===== STORED ROWS

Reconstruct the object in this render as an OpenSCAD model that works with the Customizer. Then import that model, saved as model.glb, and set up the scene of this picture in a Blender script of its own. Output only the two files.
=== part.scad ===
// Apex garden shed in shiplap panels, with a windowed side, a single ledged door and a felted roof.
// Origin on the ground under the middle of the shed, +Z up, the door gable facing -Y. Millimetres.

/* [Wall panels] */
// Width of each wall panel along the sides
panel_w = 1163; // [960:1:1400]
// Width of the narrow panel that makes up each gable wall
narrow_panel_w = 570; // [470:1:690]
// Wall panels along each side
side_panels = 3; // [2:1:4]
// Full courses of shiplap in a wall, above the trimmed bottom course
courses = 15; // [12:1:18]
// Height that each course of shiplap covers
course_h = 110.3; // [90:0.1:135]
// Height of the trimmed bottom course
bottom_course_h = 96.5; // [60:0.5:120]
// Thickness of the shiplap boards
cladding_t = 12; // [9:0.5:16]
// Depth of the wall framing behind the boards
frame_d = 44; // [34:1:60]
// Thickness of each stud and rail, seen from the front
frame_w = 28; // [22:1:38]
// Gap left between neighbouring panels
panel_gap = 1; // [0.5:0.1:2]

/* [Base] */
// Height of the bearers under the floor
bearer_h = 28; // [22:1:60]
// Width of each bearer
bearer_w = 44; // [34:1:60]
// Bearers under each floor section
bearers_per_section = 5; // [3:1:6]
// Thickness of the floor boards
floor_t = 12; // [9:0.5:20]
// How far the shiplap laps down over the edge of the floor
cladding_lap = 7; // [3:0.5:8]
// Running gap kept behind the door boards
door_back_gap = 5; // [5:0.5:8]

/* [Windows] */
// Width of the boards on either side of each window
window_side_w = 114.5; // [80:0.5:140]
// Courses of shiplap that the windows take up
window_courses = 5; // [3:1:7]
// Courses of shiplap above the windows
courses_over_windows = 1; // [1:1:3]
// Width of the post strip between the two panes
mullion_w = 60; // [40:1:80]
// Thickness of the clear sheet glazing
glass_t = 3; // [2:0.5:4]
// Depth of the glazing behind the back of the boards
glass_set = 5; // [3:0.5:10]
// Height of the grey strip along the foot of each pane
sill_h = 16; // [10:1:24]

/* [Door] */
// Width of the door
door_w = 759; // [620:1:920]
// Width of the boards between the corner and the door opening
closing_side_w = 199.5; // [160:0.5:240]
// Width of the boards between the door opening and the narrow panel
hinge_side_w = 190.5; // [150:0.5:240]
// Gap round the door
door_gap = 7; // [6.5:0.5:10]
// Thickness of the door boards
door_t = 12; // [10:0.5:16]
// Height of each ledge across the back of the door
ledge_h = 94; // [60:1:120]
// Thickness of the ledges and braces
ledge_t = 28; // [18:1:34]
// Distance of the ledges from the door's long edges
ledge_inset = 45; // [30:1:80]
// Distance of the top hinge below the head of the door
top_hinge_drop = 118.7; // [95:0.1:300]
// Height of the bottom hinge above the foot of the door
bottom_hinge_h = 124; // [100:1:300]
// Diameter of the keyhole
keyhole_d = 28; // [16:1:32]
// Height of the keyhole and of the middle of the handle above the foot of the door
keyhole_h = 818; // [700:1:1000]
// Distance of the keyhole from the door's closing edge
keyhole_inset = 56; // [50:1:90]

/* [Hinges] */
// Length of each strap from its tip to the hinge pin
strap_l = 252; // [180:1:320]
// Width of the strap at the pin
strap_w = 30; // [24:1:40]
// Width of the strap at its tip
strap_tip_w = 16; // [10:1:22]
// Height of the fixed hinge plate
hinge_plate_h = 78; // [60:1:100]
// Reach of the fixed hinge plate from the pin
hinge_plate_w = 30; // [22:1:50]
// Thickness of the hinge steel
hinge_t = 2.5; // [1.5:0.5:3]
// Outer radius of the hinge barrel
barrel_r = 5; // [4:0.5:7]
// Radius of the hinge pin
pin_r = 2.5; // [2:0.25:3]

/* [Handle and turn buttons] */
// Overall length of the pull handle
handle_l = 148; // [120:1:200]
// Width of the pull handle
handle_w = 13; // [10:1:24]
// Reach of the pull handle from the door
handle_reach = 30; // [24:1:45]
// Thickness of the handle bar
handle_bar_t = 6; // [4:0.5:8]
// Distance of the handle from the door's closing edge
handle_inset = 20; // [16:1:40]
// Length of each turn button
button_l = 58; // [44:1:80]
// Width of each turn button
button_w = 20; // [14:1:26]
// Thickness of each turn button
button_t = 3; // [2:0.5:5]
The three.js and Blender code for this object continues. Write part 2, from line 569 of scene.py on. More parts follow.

==========

WRITTEN TASK
Write out the listing's lines exactly, from its first line through the line that contains "facing -Y. Millimetres.", and stop there.

TASK SOLUTION
Reconstruct the object in this render as an OpenSCAD model that works with the Customizer. Then import that model, saved as model.glb, and set up the scene of this picture in a Blender script of its own. Output only the two files.
=== part.scad ===
// Apex garden shed in shiplap panels, with a windowed side, a single ledged door and a felted roof.
// Origin on the ground under the middle of the shed, +Z up, the door gable facing -Y. Millimetres.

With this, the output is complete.